-- DATA SECTION --
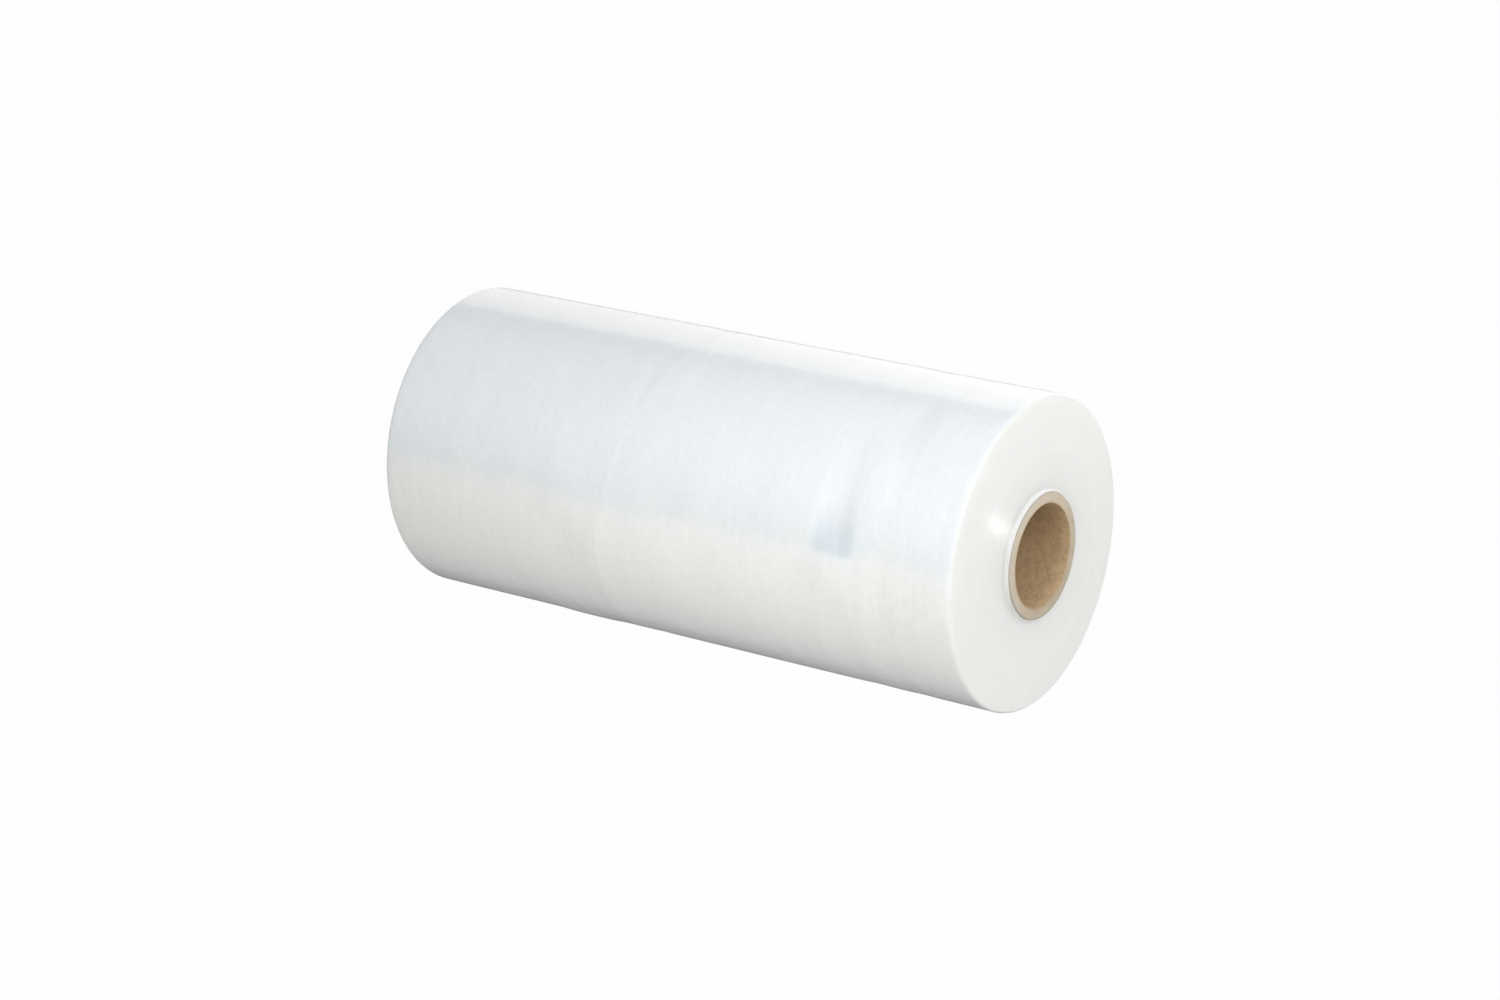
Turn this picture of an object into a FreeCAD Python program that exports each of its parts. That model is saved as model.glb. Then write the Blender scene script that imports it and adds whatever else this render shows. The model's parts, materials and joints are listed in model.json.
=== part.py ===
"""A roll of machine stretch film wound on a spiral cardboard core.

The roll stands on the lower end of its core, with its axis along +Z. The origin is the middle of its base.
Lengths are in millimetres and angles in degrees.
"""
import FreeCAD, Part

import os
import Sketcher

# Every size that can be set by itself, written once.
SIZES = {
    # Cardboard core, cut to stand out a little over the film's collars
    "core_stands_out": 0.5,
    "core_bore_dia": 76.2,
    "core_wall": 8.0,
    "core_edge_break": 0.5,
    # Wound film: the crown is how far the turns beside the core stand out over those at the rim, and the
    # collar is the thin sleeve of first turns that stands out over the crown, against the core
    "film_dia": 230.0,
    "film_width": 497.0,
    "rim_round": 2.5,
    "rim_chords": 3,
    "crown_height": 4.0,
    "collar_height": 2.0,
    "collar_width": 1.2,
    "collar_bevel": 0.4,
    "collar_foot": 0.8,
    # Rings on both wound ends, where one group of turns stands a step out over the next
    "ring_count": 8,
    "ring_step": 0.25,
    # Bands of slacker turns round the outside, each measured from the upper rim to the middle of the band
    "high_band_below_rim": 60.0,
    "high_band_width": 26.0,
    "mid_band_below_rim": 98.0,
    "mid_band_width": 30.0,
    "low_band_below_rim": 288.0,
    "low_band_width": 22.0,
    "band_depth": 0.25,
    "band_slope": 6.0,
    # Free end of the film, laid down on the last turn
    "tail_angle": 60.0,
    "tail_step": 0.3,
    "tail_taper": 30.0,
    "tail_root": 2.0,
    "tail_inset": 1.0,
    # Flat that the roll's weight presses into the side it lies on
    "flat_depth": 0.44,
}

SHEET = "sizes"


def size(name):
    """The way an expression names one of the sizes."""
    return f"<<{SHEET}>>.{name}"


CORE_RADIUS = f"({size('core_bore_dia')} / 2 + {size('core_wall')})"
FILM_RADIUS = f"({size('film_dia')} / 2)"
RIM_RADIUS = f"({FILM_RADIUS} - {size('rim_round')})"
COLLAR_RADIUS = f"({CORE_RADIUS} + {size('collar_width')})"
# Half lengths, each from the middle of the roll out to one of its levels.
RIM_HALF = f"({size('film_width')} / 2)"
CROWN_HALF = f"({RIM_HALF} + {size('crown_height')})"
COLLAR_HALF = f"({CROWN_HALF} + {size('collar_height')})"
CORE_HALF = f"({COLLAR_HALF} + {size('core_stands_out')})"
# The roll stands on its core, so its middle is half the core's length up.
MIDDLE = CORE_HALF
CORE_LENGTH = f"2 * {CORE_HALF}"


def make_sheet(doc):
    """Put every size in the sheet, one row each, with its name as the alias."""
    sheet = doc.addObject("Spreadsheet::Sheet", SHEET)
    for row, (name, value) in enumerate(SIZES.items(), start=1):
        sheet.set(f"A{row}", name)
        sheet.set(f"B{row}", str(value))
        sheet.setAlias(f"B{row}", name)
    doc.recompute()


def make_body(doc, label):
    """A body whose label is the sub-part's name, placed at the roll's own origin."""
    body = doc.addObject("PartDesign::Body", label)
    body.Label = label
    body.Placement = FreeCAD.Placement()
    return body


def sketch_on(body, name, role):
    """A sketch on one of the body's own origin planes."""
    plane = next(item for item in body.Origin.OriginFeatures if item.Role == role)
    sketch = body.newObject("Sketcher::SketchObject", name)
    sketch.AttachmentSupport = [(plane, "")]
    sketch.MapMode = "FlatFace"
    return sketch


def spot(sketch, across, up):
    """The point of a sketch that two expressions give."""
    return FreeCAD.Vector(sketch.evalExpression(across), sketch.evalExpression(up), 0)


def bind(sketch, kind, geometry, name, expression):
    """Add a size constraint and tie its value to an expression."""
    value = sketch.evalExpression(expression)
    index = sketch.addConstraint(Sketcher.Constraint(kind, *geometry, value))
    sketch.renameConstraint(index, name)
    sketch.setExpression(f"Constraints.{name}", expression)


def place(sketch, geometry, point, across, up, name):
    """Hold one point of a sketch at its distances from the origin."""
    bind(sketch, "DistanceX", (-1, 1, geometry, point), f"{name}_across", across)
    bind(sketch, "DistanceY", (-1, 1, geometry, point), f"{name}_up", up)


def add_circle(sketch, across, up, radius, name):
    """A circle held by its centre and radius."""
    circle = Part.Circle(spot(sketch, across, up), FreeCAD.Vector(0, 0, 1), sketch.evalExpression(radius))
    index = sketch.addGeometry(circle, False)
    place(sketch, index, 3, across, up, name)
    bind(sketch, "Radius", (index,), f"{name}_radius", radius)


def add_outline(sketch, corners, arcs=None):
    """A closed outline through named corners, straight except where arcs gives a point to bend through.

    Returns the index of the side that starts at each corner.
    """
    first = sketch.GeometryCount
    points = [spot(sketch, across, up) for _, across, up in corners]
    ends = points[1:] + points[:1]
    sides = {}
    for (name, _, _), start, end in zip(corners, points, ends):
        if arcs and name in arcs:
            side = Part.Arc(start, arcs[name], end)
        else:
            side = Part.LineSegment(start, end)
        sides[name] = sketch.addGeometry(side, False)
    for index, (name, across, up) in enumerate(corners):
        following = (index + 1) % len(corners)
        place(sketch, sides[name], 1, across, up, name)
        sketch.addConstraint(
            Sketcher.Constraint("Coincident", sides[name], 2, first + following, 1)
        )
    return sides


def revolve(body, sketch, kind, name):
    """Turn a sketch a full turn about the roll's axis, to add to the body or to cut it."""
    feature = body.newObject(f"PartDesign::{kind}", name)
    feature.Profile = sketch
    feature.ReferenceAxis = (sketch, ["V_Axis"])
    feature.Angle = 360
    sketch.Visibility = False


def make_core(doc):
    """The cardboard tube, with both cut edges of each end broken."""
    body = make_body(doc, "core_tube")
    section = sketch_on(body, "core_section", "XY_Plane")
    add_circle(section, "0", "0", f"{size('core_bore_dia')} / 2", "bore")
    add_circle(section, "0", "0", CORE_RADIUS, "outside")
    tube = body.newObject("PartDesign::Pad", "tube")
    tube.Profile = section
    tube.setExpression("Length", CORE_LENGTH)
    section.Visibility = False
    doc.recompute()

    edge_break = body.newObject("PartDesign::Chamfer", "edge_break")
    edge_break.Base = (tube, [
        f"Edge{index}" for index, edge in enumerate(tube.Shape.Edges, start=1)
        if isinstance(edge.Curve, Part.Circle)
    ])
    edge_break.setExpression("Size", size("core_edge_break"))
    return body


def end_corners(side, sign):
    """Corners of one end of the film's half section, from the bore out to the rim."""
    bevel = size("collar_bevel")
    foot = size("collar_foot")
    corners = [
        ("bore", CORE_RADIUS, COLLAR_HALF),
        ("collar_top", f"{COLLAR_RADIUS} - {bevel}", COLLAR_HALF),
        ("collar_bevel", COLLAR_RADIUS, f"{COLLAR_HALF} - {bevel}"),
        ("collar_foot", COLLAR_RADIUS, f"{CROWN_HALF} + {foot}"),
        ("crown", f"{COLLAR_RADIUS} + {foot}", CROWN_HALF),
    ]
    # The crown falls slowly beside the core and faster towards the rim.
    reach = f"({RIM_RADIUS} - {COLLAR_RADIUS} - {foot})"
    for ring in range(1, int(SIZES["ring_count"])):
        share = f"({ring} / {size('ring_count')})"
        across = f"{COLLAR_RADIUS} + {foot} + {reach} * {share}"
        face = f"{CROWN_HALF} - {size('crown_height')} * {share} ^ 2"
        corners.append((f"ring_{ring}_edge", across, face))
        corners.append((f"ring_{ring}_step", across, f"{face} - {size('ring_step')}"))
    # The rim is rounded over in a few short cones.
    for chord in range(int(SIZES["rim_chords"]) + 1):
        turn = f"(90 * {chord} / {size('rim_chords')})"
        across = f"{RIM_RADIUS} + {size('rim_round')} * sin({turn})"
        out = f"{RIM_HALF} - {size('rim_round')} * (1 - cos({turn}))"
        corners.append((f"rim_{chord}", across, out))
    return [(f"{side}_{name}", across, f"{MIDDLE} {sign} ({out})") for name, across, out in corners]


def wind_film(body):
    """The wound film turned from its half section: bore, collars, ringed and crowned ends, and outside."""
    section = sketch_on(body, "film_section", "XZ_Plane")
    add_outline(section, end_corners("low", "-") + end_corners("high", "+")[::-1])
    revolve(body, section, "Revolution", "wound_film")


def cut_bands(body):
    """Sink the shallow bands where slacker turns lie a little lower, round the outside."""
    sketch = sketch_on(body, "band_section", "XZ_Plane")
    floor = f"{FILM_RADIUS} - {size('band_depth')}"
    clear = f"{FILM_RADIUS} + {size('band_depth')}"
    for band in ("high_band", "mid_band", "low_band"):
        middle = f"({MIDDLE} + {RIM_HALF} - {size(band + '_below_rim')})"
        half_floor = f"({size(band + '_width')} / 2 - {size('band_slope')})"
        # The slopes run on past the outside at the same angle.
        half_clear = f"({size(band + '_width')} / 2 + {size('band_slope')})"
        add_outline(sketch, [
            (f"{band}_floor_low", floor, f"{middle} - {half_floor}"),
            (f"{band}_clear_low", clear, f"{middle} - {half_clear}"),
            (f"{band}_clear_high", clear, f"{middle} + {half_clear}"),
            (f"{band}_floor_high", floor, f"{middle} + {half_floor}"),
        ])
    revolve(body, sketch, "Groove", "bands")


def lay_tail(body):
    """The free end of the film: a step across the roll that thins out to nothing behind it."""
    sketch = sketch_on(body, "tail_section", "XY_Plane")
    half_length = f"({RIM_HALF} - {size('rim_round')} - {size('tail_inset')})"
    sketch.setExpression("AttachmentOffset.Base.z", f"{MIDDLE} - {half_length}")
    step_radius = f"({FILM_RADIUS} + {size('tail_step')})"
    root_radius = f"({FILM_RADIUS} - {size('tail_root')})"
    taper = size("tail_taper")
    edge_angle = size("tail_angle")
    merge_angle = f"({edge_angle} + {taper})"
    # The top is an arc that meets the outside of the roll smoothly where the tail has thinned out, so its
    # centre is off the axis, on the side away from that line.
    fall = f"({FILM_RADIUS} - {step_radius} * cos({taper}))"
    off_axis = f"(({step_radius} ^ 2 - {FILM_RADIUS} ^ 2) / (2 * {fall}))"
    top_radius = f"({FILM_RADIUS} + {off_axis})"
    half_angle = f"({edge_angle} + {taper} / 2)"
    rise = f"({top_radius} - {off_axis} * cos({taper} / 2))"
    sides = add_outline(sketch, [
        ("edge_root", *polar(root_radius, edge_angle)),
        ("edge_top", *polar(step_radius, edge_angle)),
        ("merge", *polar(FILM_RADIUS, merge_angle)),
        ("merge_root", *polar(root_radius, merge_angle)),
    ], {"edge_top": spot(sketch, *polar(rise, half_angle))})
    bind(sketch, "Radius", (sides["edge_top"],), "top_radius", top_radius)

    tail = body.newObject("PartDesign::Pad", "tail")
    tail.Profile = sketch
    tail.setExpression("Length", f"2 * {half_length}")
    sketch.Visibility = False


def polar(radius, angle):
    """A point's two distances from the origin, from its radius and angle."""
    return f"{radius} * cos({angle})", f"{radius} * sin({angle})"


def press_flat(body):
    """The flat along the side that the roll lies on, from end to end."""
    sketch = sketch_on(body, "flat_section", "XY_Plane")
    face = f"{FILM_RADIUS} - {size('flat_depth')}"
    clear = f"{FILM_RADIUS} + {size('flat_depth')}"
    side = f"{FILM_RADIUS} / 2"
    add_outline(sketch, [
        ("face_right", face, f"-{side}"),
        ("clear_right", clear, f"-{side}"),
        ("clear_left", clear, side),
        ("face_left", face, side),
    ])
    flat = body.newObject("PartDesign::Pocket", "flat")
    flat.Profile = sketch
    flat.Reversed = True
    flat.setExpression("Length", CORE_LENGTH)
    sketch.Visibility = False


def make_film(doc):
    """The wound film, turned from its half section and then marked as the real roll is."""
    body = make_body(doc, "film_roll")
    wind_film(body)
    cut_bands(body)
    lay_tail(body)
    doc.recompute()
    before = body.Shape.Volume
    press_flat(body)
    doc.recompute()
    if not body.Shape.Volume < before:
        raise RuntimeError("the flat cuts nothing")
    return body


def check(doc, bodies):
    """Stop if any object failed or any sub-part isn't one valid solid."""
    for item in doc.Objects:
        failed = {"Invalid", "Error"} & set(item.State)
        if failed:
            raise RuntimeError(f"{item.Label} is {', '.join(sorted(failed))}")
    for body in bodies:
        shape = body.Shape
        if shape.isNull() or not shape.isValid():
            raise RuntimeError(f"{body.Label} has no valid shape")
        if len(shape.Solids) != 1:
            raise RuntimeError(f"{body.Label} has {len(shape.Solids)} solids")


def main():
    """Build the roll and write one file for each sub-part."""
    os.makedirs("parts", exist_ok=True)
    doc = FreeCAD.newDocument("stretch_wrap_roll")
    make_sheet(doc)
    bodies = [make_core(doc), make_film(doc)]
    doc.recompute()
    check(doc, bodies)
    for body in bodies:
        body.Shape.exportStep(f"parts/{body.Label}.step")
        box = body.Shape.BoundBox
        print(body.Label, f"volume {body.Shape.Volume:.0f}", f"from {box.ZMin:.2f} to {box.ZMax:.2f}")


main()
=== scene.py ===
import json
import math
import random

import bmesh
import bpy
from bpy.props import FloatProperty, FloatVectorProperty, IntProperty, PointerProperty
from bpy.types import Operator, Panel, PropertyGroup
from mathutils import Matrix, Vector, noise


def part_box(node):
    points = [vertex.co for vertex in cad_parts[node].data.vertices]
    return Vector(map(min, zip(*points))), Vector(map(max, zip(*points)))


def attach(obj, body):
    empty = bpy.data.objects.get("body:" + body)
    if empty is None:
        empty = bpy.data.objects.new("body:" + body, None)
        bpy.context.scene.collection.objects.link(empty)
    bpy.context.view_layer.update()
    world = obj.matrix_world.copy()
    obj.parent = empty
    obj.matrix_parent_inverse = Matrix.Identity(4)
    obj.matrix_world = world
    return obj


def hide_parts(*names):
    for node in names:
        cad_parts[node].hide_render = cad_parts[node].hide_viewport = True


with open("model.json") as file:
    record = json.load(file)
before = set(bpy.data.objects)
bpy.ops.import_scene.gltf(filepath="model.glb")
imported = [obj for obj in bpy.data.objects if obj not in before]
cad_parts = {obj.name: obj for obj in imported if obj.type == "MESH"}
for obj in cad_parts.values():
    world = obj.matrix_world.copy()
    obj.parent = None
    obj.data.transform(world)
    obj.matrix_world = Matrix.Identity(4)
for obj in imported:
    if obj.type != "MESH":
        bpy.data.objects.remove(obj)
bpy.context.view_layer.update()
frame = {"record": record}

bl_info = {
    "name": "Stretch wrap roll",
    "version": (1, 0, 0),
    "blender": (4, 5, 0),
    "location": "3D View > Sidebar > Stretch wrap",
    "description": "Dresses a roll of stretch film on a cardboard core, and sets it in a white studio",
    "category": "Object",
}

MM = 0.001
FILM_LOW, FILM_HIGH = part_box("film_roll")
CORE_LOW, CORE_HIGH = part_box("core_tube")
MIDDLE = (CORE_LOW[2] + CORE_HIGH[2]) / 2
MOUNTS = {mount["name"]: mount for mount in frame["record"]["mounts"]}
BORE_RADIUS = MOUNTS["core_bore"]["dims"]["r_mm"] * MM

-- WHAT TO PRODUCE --
Write out exactly, please, the lines beginning at the start of the material and ending with the line that holds "import Sketcher", both included.

-- SOLVED EXERCISE --
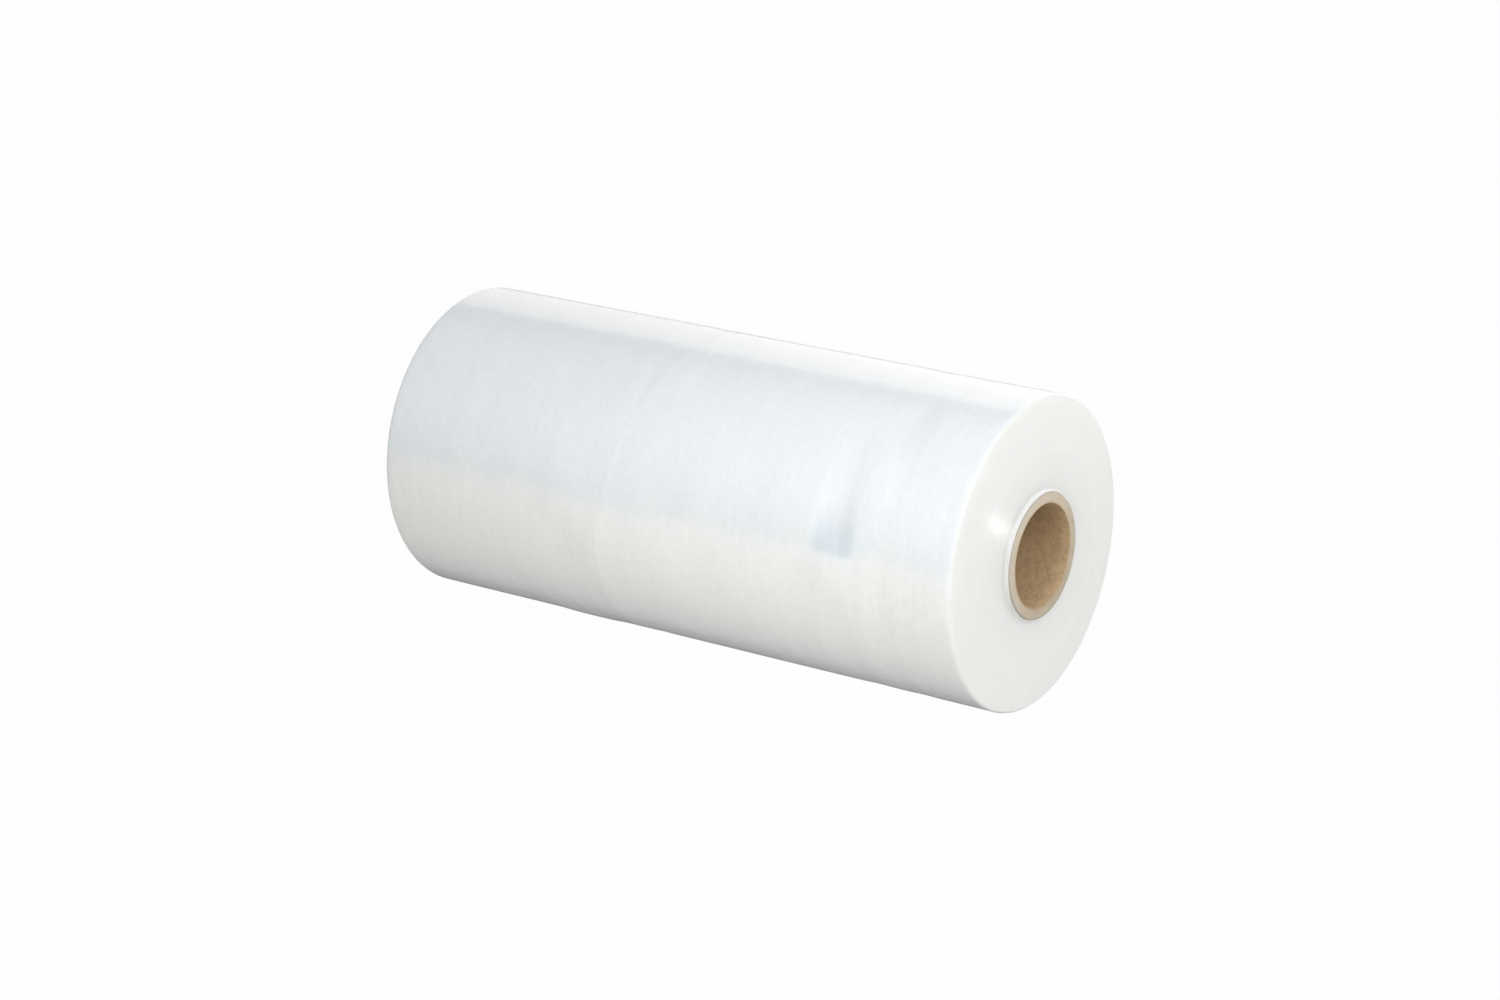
Turn this picture of an object into a FreeCAD Python program that exports each of its parts. That model is saved as model.glb. Then write the Blender scene script that imports it and adds whatever else this render shows. The model's parts, materials and joints are listed in model.json.
=== part.py ===
"""A roll of machine stretch film wound on a spiral cardboard core.

The roll stands on the lower end of its core, with its axis along +Z. The origin is the middle of its base.
Lengths are in millimetres and angles in degrees.
"""
import FreeCAD, Part

import os
import Sketcher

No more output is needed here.